Dataset entries -
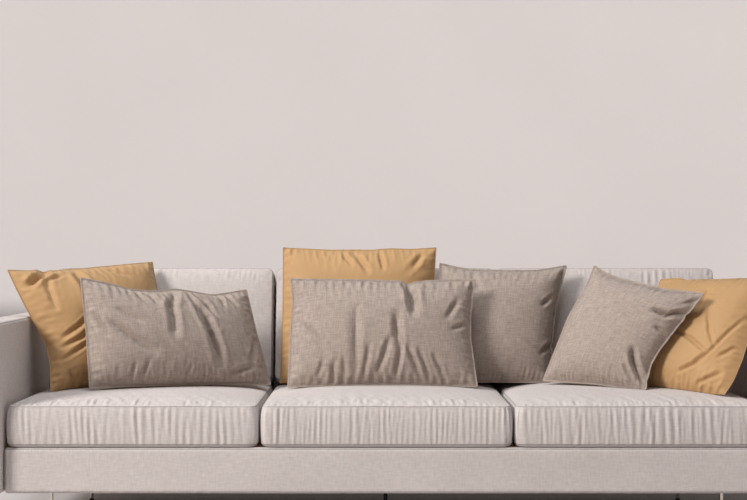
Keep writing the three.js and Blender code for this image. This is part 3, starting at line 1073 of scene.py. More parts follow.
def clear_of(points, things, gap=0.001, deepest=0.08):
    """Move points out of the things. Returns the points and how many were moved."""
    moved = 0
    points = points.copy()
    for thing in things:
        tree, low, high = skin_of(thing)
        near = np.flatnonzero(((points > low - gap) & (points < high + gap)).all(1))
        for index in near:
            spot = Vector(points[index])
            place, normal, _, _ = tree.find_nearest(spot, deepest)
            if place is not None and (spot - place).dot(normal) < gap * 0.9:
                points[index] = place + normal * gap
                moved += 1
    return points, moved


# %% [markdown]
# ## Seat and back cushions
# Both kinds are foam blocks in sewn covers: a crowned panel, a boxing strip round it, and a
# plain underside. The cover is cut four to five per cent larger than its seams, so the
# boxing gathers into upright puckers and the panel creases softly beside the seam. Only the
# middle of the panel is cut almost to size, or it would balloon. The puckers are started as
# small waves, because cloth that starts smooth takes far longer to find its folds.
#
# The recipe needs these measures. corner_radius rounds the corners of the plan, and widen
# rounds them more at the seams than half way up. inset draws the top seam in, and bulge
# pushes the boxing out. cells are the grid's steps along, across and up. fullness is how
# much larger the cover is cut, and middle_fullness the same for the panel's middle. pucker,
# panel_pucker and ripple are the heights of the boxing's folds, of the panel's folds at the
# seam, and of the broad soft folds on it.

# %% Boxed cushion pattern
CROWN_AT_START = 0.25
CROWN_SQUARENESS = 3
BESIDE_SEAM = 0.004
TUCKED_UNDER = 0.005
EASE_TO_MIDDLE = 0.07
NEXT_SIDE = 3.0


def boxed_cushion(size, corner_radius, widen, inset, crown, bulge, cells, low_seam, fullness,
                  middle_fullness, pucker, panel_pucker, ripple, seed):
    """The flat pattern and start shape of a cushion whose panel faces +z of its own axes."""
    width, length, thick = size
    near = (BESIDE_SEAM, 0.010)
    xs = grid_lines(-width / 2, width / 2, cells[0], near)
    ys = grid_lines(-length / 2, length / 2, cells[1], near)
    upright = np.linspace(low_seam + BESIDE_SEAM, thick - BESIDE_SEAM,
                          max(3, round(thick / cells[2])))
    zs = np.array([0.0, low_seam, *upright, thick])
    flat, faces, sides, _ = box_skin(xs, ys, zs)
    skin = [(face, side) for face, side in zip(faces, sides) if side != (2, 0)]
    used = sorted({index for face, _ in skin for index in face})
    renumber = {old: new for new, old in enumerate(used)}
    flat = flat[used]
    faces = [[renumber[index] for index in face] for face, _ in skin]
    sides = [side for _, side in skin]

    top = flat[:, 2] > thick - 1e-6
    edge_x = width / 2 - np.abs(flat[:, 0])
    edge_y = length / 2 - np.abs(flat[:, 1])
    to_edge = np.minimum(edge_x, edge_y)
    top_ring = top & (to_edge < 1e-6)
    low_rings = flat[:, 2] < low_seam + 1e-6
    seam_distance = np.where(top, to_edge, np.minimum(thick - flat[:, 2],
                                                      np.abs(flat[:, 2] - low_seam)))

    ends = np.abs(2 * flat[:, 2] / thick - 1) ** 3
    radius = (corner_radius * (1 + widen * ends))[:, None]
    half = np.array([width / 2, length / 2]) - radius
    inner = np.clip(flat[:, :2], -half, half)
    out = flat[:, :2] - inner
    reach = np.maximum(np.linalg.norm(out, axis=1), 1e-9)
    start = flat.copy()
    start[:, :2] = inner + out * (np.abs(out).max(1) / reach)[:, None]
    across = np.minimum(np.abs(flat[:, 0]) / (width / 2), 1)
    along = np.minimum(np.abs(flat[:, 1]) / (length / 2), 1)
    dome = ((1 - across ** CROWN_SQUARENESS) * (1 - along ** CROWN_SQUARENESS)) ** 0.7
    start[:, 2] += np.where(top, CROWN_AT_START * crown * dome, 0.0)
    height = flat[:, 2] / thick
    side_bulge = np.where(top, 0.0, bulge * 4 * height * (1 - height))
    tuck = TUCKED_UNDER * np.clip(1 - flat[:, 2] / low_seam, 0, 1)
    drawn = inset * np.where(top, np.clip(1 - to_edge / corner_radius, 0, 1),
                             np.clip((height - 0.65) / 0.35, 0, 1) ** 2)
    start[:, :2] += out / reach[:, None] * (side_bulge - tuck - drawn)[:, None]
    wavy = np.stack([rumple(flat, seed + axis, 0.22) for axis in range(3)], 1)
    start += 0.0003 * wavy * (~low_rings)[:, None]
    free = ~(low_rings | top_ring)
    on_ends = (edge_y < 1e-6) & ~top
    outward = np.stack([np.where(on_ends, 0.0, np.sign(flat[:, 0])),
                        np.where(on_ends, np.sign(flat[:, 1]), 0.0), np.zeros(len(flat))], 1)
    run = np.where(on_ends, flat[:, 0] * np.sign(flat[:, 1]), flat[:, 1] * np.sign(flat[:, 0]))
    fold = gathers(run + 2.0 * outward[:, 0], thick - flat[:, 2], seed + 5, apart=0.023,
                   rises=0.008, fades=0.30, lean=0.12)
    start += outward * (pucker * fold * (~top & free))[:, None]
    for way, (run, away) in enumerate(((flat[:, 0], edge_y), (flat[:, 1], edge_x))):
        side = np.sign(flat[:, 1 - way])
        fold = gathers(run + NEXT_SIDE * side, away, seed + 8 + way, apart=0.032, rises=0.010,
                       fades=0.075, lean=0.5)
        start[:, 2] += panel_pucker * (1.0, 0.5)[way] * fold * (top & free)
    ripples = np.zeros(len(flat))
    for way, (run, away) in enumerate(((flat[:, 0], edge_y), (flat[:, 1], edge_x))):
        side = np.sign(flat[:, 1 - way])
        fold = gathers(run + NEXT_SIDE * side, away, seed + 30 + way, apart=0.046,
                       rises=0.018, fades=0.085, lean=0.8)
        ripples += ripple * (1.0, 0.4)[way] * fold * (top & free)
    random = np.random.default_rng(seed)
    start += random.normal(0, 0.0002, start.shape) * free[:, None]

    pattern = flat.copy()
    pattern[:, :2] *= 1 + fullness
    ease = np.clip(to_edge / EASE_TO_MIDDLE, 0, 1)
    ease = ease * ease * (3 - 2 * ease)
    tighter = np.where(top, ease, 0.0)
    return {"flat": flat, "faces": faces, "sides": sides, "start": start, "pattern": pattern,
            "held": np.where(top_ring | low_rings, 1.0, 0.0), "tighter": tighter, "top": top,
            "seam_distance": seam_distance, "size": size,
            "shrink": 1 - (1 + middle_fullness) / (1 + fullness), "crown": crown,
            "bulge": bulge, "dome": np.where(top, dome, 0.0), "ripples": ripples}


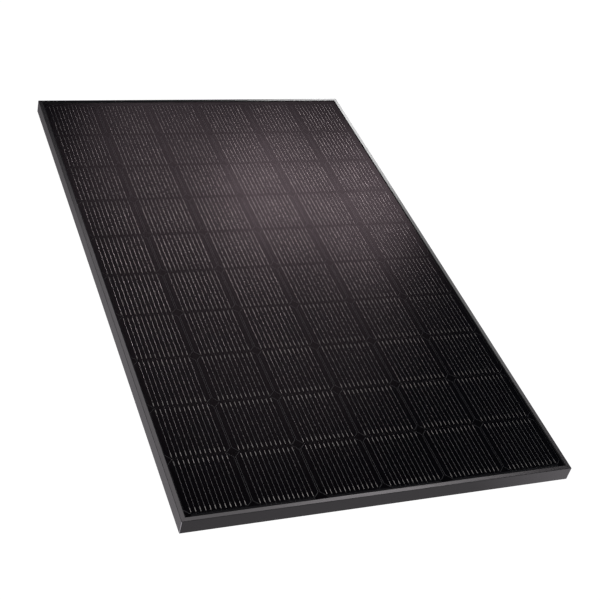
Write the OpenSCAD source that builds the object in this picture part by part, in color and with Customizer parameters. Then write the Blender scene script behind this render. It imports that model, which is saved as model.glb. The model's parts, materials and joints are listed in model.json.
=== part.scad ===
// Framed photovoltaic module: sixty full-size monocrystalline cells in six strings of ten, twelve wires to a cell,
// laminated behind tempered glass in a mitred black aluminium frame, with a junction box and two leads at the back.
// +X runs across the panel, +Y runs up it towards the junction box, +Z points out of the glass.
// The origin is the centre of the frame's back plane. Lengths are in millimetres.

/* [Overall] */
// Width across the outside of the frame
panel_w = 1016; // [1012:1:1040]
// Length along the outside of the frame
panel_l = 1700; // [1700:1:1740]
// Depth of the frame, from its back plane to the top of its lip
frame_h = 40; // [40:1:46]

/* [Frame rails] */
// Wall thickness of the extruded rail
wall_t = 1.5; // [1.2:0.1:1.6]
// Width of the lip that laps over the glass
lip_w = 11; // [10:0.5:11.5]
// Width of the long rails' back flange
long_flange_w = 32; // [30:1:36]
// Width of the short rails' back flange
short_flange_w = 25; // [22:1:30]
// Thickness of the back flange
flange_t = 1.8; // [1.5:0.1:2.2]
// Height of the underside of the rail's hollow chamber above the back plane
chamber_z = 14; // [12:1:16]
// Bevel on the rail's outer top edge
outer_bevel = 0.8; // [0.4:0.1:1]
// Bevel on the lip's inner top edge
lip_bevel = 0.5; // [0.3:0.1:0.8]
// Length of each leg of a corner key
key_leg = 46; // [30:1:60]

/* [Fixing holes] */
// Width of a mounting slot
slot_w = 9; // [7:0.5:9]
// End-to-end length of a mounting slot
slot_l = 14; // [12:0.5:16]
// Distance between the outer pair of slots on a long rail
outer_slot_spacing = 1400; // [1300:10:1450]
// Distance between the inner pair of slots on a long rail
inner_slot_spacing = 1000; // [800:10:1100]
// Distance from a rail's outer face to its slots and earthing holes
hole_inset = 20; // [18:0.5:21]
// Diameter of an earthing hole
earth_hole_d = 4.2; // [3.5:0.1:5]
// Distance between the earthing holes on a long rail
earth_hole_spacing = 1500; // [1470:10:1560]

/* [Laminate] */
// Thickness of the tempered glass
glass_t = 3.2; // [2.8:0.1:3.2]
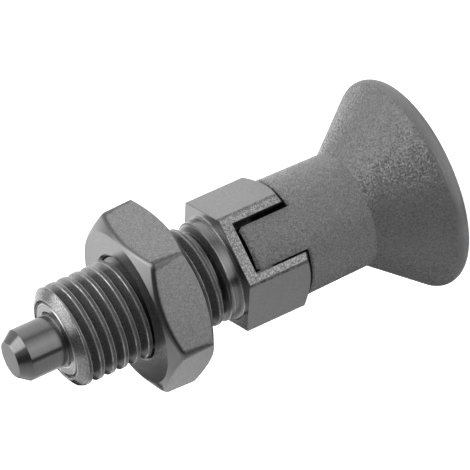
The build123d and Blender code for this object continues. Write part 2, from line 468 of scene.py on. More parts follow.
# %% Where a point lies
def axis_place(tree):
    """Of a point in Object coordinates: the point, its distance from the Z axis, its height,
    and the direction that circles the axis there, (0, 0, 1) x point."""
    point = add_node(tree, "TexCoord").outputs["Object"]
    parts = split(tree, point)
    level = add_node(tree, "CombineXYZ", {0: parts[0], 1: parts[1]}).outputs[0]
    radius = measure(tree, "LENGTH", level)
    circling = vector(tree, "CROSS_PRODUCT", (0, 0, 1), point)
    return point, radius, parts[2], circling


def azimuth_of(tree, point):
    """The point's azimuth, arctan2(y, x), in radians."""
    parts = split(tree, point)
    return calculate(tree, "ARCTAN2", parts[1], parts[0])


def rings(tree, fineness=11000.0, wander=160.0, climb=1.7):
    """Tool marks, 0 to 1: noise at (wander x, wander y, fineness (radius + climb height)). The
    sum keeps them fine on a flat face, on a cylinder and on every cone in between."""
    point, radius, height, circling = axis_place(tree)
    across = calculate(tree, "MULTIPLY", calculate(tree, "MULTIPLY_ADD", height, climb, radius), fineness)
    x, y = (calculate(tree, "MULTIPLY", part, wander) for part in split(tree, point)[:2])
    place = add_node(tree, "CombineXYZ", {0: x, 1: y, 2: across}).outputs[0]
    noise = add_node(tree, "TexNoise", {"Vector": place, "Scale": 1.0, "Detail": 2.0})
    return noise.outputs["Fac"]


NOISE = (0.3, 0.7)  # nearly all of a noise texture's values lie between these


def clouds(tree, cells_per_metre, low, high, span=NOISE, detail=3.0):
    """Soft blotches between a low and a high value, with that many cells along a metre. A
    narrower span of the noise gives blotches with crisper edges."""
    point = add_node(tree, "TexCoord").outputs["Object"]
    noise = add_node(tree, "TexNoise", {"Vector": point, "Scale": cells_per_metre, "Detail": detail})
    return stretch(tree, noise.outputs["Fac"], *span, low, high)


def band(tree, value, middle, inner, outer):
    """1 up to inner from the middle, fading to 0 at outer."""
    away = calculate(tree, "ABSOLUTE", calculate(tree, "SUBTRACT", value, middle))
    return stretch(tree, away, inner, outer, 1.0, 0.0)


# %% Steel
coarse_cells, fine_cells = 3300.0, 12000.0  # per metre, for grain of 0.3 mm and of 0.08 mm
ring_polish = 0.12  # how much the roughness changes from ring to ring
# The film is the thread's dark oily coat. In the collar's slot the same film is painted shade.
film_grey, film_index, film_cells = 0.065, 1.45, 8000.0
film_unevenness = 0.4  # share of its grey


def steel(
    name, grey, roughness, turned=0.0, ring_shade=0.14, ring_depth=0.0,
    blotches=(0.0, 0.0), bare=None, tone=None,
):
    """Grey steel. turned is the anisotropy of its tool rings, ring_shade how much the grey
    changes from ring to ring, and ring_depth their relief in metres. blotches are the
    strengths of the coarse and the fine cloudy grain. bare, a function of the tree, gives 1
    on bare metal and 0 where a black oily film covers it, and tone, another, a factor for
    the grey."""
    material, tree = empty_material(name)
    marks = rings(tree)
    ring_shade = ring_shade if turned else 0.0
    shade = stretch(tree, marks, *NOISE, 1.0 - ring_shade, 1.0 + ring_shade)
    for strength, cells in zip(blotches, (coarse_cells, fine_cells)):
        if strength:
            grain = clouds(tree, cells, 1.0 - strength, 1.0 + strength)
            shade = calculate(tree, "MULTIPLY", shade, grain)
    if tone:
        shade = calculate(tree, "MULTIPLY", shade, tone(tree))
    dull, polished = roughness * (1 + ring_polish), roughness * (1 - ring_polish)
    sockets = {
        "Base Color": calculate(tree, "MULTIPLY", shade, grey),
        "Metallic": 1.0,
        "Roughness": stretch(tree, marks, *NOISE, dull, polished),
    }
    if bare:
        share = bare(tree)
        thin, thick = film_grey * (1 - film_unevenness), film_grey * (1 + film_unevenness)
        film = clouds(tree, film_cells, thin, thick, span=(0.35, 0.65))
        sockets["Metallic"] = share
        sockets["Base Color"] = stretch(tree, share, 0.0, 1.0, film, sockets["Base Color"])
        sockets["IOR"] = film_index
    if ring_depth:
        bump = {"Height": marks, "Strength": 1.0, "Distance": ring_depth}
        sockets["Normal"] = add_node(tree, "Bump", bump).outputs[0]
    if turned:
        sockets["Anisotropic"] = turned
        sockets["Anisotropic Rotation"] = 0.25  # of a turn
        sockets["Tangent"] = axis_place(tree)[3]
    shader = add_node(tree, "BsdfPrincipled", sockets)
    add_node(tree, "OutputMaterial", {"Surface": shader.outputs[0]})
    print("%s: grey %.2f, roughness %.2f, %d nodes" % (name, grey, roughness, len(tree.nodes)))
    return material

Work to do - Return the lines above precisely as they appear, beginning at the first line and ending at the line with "return points, moved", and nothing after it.

Right answer -
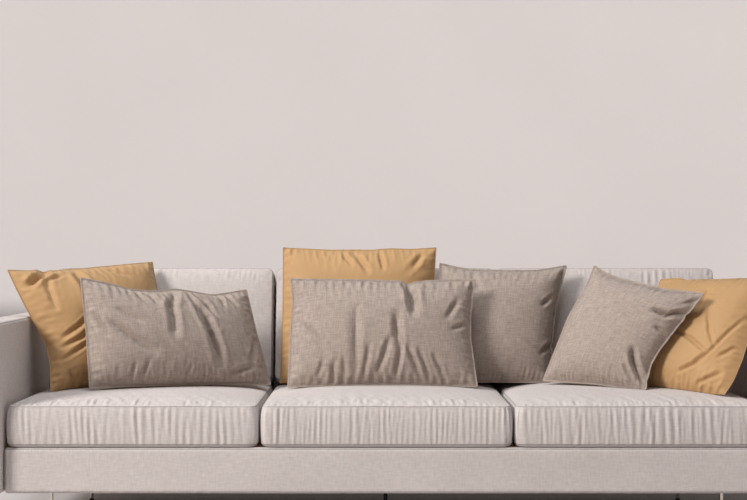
Keep writing the three.js and Blender code for this image. This is part 3, starting at line 1073 of scene.py. More parts follow.
def clear_of(points, things, gap=0.001, deepest=0.08):
    """Move points out of the things. Returns the points and how many were moved."""
    moved = 0
    points = points.copy()
    for thing in things:
        tree, low, high = skin_of(thing)
        near = np.flatnonzero(((points > low - gap) & (points < high + gap)).all(1))
        for index in near:
            spot = Vector(points[index])
            place, normal, _, _ = tree.find_nearest(spot, deepest)
            if place is not None and (spot - place).dot(normal) < gap * 0.9:
                points[index] = place + normal * gap
                moved += 1
    return points, moved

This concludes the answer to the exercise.